Microsoft's purchase of Citus Data is about more than just the software. It's also about talent.

Life isn't getting easier for the diehards who refuse to recognize Microsoft as an open source company and who vow to never let Microsoft code touch their metal. As Redmond continues to gobble-up open source companies, and to release it's own code under open source licenses, it becomes more and more difficult to avoid using Microsoft owned open source code -- especially for enterprise users.

Last week Microsoft added another large open source project to its portfolio with its purchase of eight-year-old startup, Citus Data, for an undisclosed amount. The company, headquartered in Turkey with a US presence in San Francisco, develops eponymous software that turns PostgreSQL into a distributed database for increased performance, scale, and flexibility.

"Because Citus is an extension to open source PostgreSQL, it gives enterprises the performance advantages of a horizontally scalable database while staying current with all the latest innovations in PostgreSQL," Rohan Kumar, a corporate VP at Azure Data, wrote in a blog announcing the sale. "Citus is available as a fully-managed database as a service, as enterprise software, and as a free open source download."
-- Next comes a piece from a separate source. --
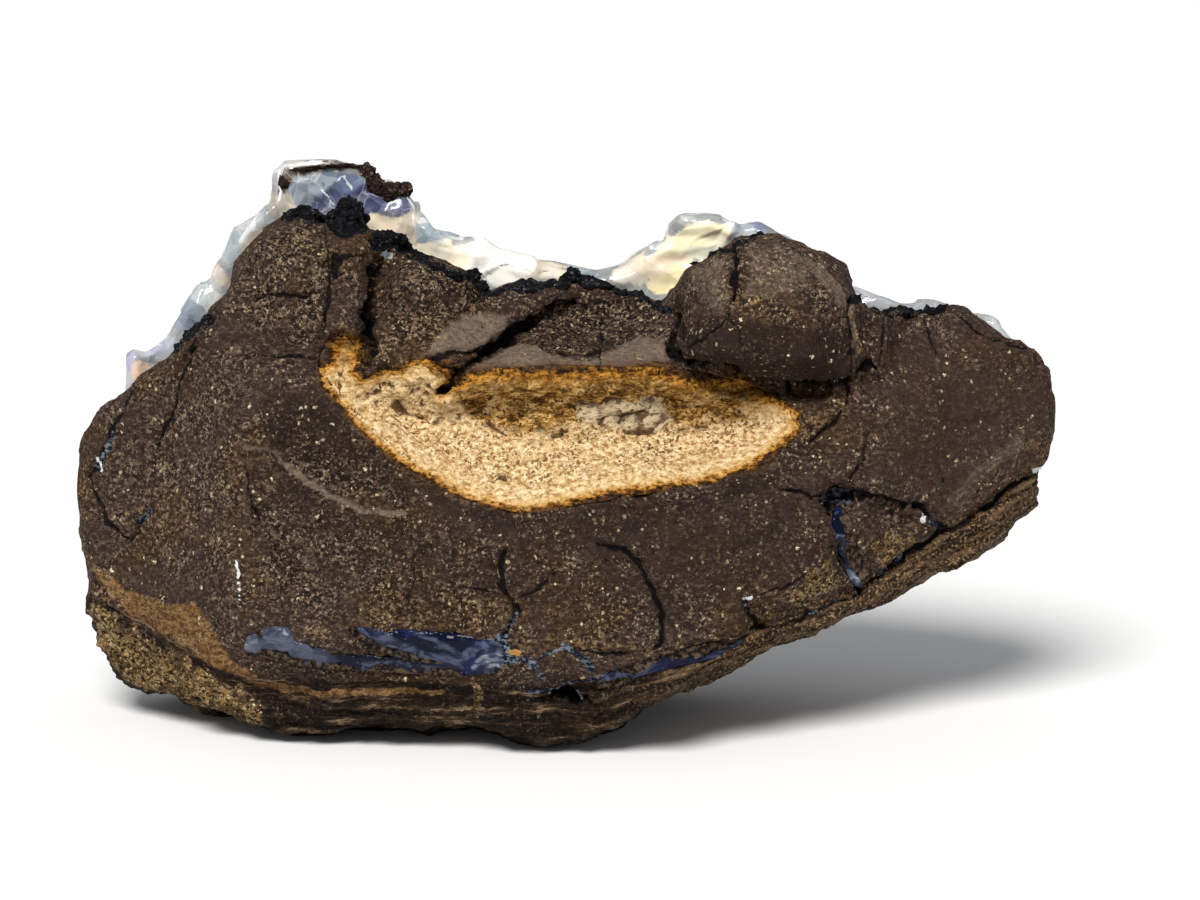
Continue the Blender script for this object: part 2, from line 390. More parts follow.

Keeping Azure on Par with AWS

For Microsoft, the purchase mostly benefits Azure, as Citus will allow it to offer an implementation of the popular PostgreSQL database that scales horizontally (meaning across servers and nodes), which is something relational databases don't do out-of-the-box.
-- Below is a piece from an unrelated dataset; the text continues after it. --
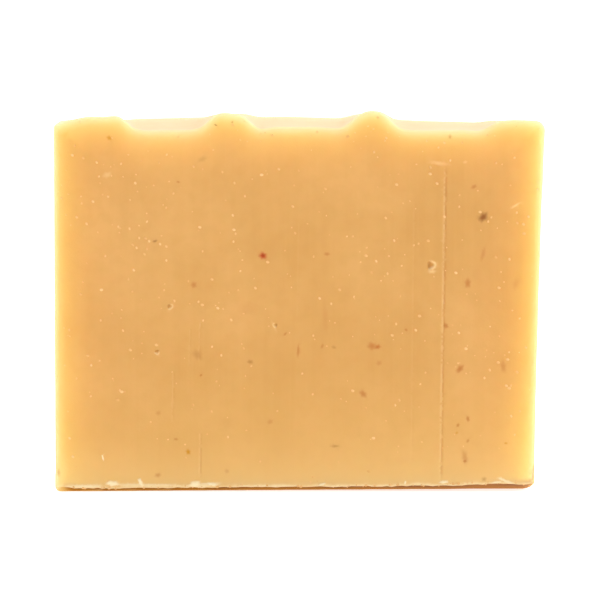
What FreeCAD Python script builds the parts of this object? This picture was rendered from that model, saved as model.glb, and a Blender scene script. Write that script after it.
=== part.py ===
# A hand-cut bar of soap, one solid piece, standing on the face that lay on the mould's floor.
# The soap was poured into a loaf mould, its top was worked into peaks with a spoon, and a wire
# then cut the loaf into slices. So the bar has two flat cut faces, two moulded side walls, of
# which only the right one flares outwards, a moulded base and a free, wavy top. Where the wire left
# the loaf it broke the lower edge of each cut face into a bevel with a thin lip above it.
# Sizes are in millimetres. +X runs to the right along the cut face, +Y from the front cut face
# to the back one, and +Z up. The origin is at the middle of the bar's outline, on the base.
import FreeCAD, Part

import math
import os
from collections import namedtuple

Vector = FreeCAD.Vector

# Driving sizes of the poured loaf and of the slice.
slice_thickness = 25.4
width_at_base = 82.0
pour_height = 62.0
pour_fall_to_back = 0.6

# Between the peaks the pour swells a little: its rise, its place from the left wall and how wide.
Swell = namedtuple("Swell", "rise place half_width")
FRONT_SWELL = Swell(0.55, 41.0, 10.8)
BACK_SWELL = Swell(1.25, 33.5, 31.8)

# How far the right wall leans out at the height of the pour, and how far it bows in.
right_wall_lean = 1.6
right_wall_bow = 0.21

# Rounding left by the mould, and the easing of the edges that the wire cut.
base_left_radius = 1.0
base_right_radius = 1.8
left_shoulder_radius = 0.6
right_shoulder_radius = 1.6
cut_edge_easing = 0.3

# Spacing of the heights that the top surface is drawn through.
top_step_across = 2.4
top_rows = 5
top_overrun = 3.0

# The two cut faces, as the side of the bar that each is on.
FRONT = -1
BACK = 1

# A spooned peak runs from the front cut face to the back one and dies down on the way.
# Its crown is flat and its flanks fall as a cosine squared. Places are from the left wall.
Peak = namedtuple("Peak", "front_place back_place sway front_rise back_rise crown left_flank right_flank")
PEAKS = [
    Peak(8.8, 4.9, 0.8, 2.4, 0.0, 3.9, 11.9, 4.0),
    Peak(29.8, 30.2, -0.6, 2.7, 0.5, 3.1, 4.2, 3.5),
    Peak(54.2, 54.1, 0.7, 3.2, 0.95, 1.3, 5.4, 5.0),
]

# The peak against the right wall is placed from that wall's top instead.
right_peak_inset = 5.2
RIGHT_PEAK = Peak(0.0, -0.4, 0.6, 1.75, 0.3, 4.8, 2.7, 7.7)

# The broken lower edge of each cut face: its height and its depth at the left and the right.
Bevel = namedtuple("Bevel", "face left_height right_height left_depth right_depth")
BEVELS = [
    Bevel(FRONT, 0.85, 1.5, 0.4, 3.8),
    Bevel(BACK, 0.8, 0.7, 0.9, 0.6),
]

# The thin lip of dragged soap above each bevel.
lip_height = 0.8
lip_proud = 0.3
lip_root = 0.1
lip_end_inset = 0.6

# A shallow V-shaped groove that a hard crumb dragged down a cut face.
# Places are from the left wall, and heights from the base.
DragMark = namedtuple("DragMark", "face top_place top_height low_place low_height width depth")
DRAG_MARKS = [
    DragMark(FRONT, 66.8, 56.3, 66.1, 2.8, 0.36, 0.15),
    DragMark(FRONT, 25.0, 10.8, 24.9, 2.6, 0.3, 0.12),
    DragMark(BACK, 58.4, 56.5, 58.0, 2.6, 0.34, 0.14),
    DragMark(BACK, 22.0, 38.0, 21.8, 14.0, 0.3, 0.12),
]

# An open air pit in a cut face: the cap of a ball that the wire sliced through.
Pit = namedtuple("Pit", "face place height width depth")
PITS = [
    Pit(FRONT, 64.1, 39.0, 1.25, 0.42),
    Pit(FRONT, 17.5, 24.1, 0.8, 0.28),
    Pit(FRONT, 37.6, 28.7, 0.8, 0.28),
    Pit(BACK, 20.5, 44.0, 1.1, 0.38),
    Pit(BACK, 47.0, 30.0, 0.8, 0.28),
]

# What follows from the driving sizes.
front_y = FRONT * slice_thickness / 2
shoulder_height = pour_height - right_shoulder_radius
tallest_rise = max(peak.front_rise for peak in PEAKS + [RIGHT_PEAK])
block_height = pour_height + FRONT_SWELL.rise + tallest_rise + top_overrun
overrun = 1.0


def right_lean(z):
    """How far the right wall stands out beyond its foot at a height."""
    share = z / pour_height
    return right_wall_lean * share - 4 * right_wall_bow * share * (1 - share)


left_foot = -(width_at_base + right_lean(shoulder_height)) / 2
right_foot = left_foot + width_at_base


def face_y(face):
    """The plane of one cut face."""
    return face * slice_thickness / 2


def bump(distance, peak):
    """A peak's section: 1 on its crown, falling to 0 at the foot of each flank."""
    beyond_crown = abs(distance) - peak.crown / 2
    if beyond_crown <= 0:
        return 1.0
    flank = peak.left_flank if distance < 0 else peak.right_flank
    if beyond_crown >= flank:
        return 0.0
    return math.cos(math.pi / 2 * beyond_crown / flank) ** 2


def peak_rise(peak, start_x, x, way_back):
    """How far a peak stands above the pour, with way_back 0 at the front face and 1 at the back."""
    run = peak.back_place - peak.front_place
    crest_x = start_x + peak.front_place + run * way_back + peak.sway * math.sin(math.pi * way_back)
    rise = peak.front_rise + (peak.back_rise - peak.front_rise) * way_back
    return rise * bump(x - crest_x, peak)


def swell_rise(swell, x):
    """How far a swell lifts the pour at a place across the bar."""
    return swell.rise * math.exp(-(((x - left_foot - swell.place) / swell.half_width) ** 2))


def top_height(x, y):
    """The free top's height above the base."""
    way_back = (y - front_y) / slice_thickness
    height = pour_height - pour_fall_to_back * way_back
    height += swell_rise(FRONT_SWELL, x) * (1 - way_back) + swell_rise(BACK_SWELL, x) * way_back
    for peak in PEAKS:
        height += peak_rise(peak, left_foot, x, way_back)
    right_peak_x = right_foot + right_lean(pour_height) - right_peak_inset
    return height + peak_rise(RIGHT_PEAK, right_peak_x, x, way_back)


def spaced(start, end, count):
    """Evenly spaced values from start to end, both included."""
    return [start + (end - start) * i / (count - 1) for i in range(count)]


def below_the_top():
    """Everything under the free top, drawn through a grid of heights that runs past the bar."""
    start_x = left_foot - top_overrun
    end_x = right_foot + right_lean(block_height) + top_overrun
    columns = math.ceil((end_x - start_x) / top_step_across) + 1
    xs = spaced(start_x, end_x, columns)
    ys = spaced(face_y(FRONT) - top_overrun, face_y(BACK) + top_overrun, top_rows)
    grid = [[Vector(x, y, top_height(x, y)) for x in xs] for y in ys]
    surface = Part.BSplineSurface()
    surface.interpolate(grid)
    return surface.toShape().extrude(Vector(0, 0, -block_height - overrun))


def moulded_block():
    """The slice before its edges are softened: cut faces, side walls, base and free top."""
    right_wall = [Vector(right_foot + right_lean(z), front_y, z) for z in spaced(0, block_height, 3)]
    left_base = Vector(left_foot, front_y, 0)
    left_top = Vector(left_foot, front_y, block_height)
    edges = [
        Part.makeLine(left_base, right_wall[0]),
        Part.Arc(*right_wall).toShape(),
        Part.makeLine(right_wall[-1], left_top),
        Part.makeLine(left_top, left_base),
    ]
    block = Part.Face(Part.Wire(edges)).extrude(Vector(0, slice_thickness, 0))
    return block.common(below_the_top()).Solids[0]


def long_edge(shape, at_base, on_right):
    """The edge that runs from cut face to cut face at one corner of the slice."""
    for edge in shape.Edges:
        ends = [vertex.Point for vertex in edge.Vertexes]
        runs_through = len(ends) == 2 and abs(ends[0].y - ends[1].y) > slice_thickness / 2
        if runs_through and (ends[0].z < pour_height / 2) == at_base and (ends[0].x > 0) == on_right:
            return [edge]


def cut_face_outline(shape, face):
    """The edges around one cut face."""
    y = face_y(face)
    return [f for f in shape.Faces if abs(f.CenterOfMass.y - y) < 1e-4][0].OuterWire.Edges


def soften(bar):
    """Rounds the moulded corners, then eases the outline of each cut face."""
    bar = bar.makeFillet(base_left_radius, long_edge(bar, True, False))
    bar = bar.makeFillet(base_right_radius, long_edge(bar, True, True))
    bar = bar.makeFillet(left_shoulder_radius, long_edge(bar, False, False))
    bar = bar.makeFillet(right_shoulder_radius, long_edge(bar, False, True))
    for face in (FRONT, BACK):
        bar = bar.makeChamfer(cut_edge_easing, cut_face_outline(bar, face))
    return bar


def bevel_size(bevel, x):
    """The bevel's height and depth along the base, each of which changes evenly."""
    share = (x - left_foot) / width_at_base
    height = bevel.left_height + (bevel.right_height - bevel.left_height) * share
    depth = bevel.left_depth + (bevel.right_depth - bevel.left_depth) * share
    return height, depth


def along_base(start_x, end_x, section):
    """A solid along the base between the sections that a function gives at its two ends."""
    wires = []
    for x in (start_x, end_x):
        corners = [Vector(x, y, z) for y, z in section(x)]
        wires.append(Part.makePolygon(corners + [corners[0]]))
    return Part.makeLoft(wires, True, True)


def broken_edge(bevel):
    """What the wire broke away along the lower edge of a cut face."""

    def section(x):
        height, depth = bevel_size(bevel, x)
        y = face_y(bevel.face)
        out = y + bevel.face * overrun
        return [
            (out, -overrun),
            (out, height + overrun * height / depth),
            (y - bevel.face * (depth + overrun * depth / height), -overrun),
        ]

    return along_base(left_foot - overrun, right_foot + right_wall_lean + overrun, section)


def dragged_lip(bevel):
    """The thin lip of soap that the wire left above the bevel."""

    def section(x):
        foot, _ = bevel_size(bevel, x)
        y = face_y(bevel.face)
        root = y - bevel.face * lip_root
        return [
            (root, foot),
            (y + bevel.face * lip_proud, foot + lip_root),
            (root, foot + lip_height),
        ]

    start_x = left_foot + cut_edge_easing + lip_end_inset
    end_x = right_foot - cut_edge_easing - lip_end_inset
    return along_base(start_x, end_x, section)


def drag_groove(mark):
    """The V-shaped prism that a drag mark takes out of its cut face."""
    y = face_y(mark.face)
    low = Vector(left_foot + mark.low_place, y, mark.low_height)
    top = Vector(left_foot + mark.top_place, y, mark.top_height)
    outward = Vector(0, mark.face, 0)
    side = (top - low).cross(outward).normalize()
    spread = mark.width / 2 / mark.depth * (mark.depth + overrun)
    corners = [
        low - outward * mark.depth,
        low + outward * overrun + side * spread,
        low + outward * overrun - side * spread,
    ]
    section = Part.Face(Part.makePolygon(corners + [corners[0]]))
    return section.extrude(top - low)


def pit_ball(pit):
    """The ball whose cap is the pit: its radius follows from the pit's width and depth."""
    radius = ((pit.width / 2) ** 2 + pit.depth**2) / (2 * pit.depth)
    y = face_y(pit.face) + pit.face * (radius - pit.depth)
    return Part.makeSphere(radius, Vector(left_foot + pit.place, y, pit.height))


def soap_bar():
    """The whole bar as one solid."""
    bar = soften(moulded_block())
    for bevel in BEVELS:
        bar = bar.cut(broken_edge(bevel))
        bar = bar.fuse(dragged_lip(bevel))
    for mark in DRAG_MARKS:
        bar = bar.cut(drag_groove(mark))
    for pit in PITS:
        bar = bar.cut(pit_ball(pit))
    return bar.Solids[0]


def main():
    """Writes the bar to parts/."""
    os.makedirs("parts", exist_ok=True)
    bar = soap_bar()
    bar.exportStep("parts/soap_bar.step")
    print(f"soap_bar: valid {bar.isValid()}, {bar.Volume / 1000:.1f} cm3, {bar.BoundBox}")


main()
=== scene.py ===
"""The look of a hand-cut bar of cold-process soap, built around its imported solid.

The bar is one casting, so one mesh stands for it: a band round its moulded walls, base and free
top, closed by its two cut faces. The band is read off the solid with rays. The cut faces carry
what the wire met or left: pits, drag marks, flecks of spice and a torn lip along the lower edge.
Pale grains in the cut faces and crumbs along the lip are scattered by Geometry Nodes.
Sizes are in millimetres unless a class says otherwise, and become metres where a mesh is made.
Places run from the left wall's foot and heights from the base, as seen from the front.
"""

import logging
import math
from dataclasses import dataclass, field
from enum import Enum

import bpy
import numpy as np
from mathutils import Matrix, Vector, noise
from mathutils.bvhtree import BVHTree
from mathutils.geometry import delaunay_2d_cdt
from mathutils.kdtree import KDTree


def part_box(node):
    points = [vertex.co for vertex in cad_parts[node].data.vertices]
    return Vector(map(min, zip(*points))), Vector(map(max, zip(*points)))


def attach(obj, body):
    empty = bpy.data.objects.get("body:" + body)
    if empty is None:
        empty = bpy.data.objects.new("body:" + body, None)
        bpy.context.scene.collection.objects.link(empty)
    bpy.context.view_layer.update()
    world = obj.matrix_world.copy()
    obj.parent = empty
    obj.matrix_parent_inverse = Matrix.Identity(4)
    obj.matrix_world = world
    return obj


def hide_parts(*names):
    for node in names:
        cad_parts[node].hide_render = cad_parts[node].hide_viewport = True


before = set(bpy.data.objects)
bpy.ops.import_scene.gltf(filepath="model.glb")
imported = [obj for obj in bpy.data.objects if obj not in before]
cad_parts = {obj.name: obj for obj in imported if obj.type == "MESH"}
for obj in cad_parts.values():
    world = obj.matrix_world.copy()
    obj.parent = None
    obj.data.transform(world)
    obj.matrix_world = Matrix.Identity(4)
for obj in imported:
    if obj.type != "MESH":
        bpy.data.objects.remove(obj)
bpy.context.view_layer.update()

MM = 0.001
CM = 0.01
NODE = "soap_bar"
BODY = "root"
SHADE = "shade"
SOAP_COLOUR = "DAA760"
# How delaunay_2d_cdt is told to keep only the triangles inside the outline.
INSIDE_ONLY = 1
# The two colour inputs of a Mix node, whose names its hidden inputs share.
UNDER, OVER = 6, 7
# Where a smooth step starts and where it ends.
Step = tuple[float, float]

log = logging.getLogger("soap")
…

Microsoft's cloud already offers Azure Database PostgreSQL, but it doesn't scale out, and its horizontally scalable relational database, SQL Server Big Data Clusters, necessitates a migration and brings vendor lock-in into play, which discourages use by hybrid and multi-cloud customers who want solutions they can run on any cloud.

Redmond likely sees this as crucial for Azure. Amazon Web Services already offers a scalable SQL service, called Aurora, which relies on APIs to make the service compatible with both PostgreSQL and MySQL, another popular open source database.

"Citus Data delivers unparalleled performance and scalability by intelligently distributing data and queries across multiple nodes, which makes sharding simple," Azure Data's GM, Sudhakar Sannakkayala, wrote in a blog. "Because Citus Data is packaged as an extension (not a fork) to PostgreSQL, customers can take advantage of all the innovations in community PostgreSQL with queries that are significantly faster compared to proprietary implementations of PostgreSQL."

Microsoft Gains More than Software

As much as Azure will benefit from Citus's existing technology, however, this purchase isn't primarily about gaining software that's already free for the taking, but about gaining the talent that produced the software. Citus Data's CEO and co-founder, Umur Cubukcu, made clear in a blog on the day the sale was announced that he and his team would be sticking around to work for Microsoft.

"As part of Microsoft, we will stay focused on building an amazing database on top of PostgreSQL that gives our users the game-changing scale, performance, and resilience they need," he said. "We will continue to drive innovation in this space. We remain as committed to our customers as ever, and will continue providing the strong support for the products our customers use today."

So what will Citus's developers be doing for Microsoft? Azure's Sannakkayala has already said the Citus team will have a hand in efforts to integrate their software into Azure's infrastructure, efforts that should be made easier by the fact that Citus already offers an online database-as-a-service version, which will probably eventually be offered alongside Microsoft's other SaaS-style offerings. Also, don't be surprised to find Citus being expanded to work with other popular open source relational databases such as MySQL and MariaDB.

Users of freely downloadable open source software also stand to be big winners, including those who are skeptical of all things Microsoft. Development pace will probably pick up, and Redmond will undoubtedly continue to offer Citus for download, although the license will most likely change from the current AGPL to the more permissive MIT, which is Microsoft's license of choice.

"Together, Microsoft and Citus Data will further unlock the power of data," Kumar said, "enabling customers to scale complex multi-tenant SaaS applications and accelerate the time to insight with real-time analytics over billions of rows, all with the familiar PostgreSQL tools developers know and love."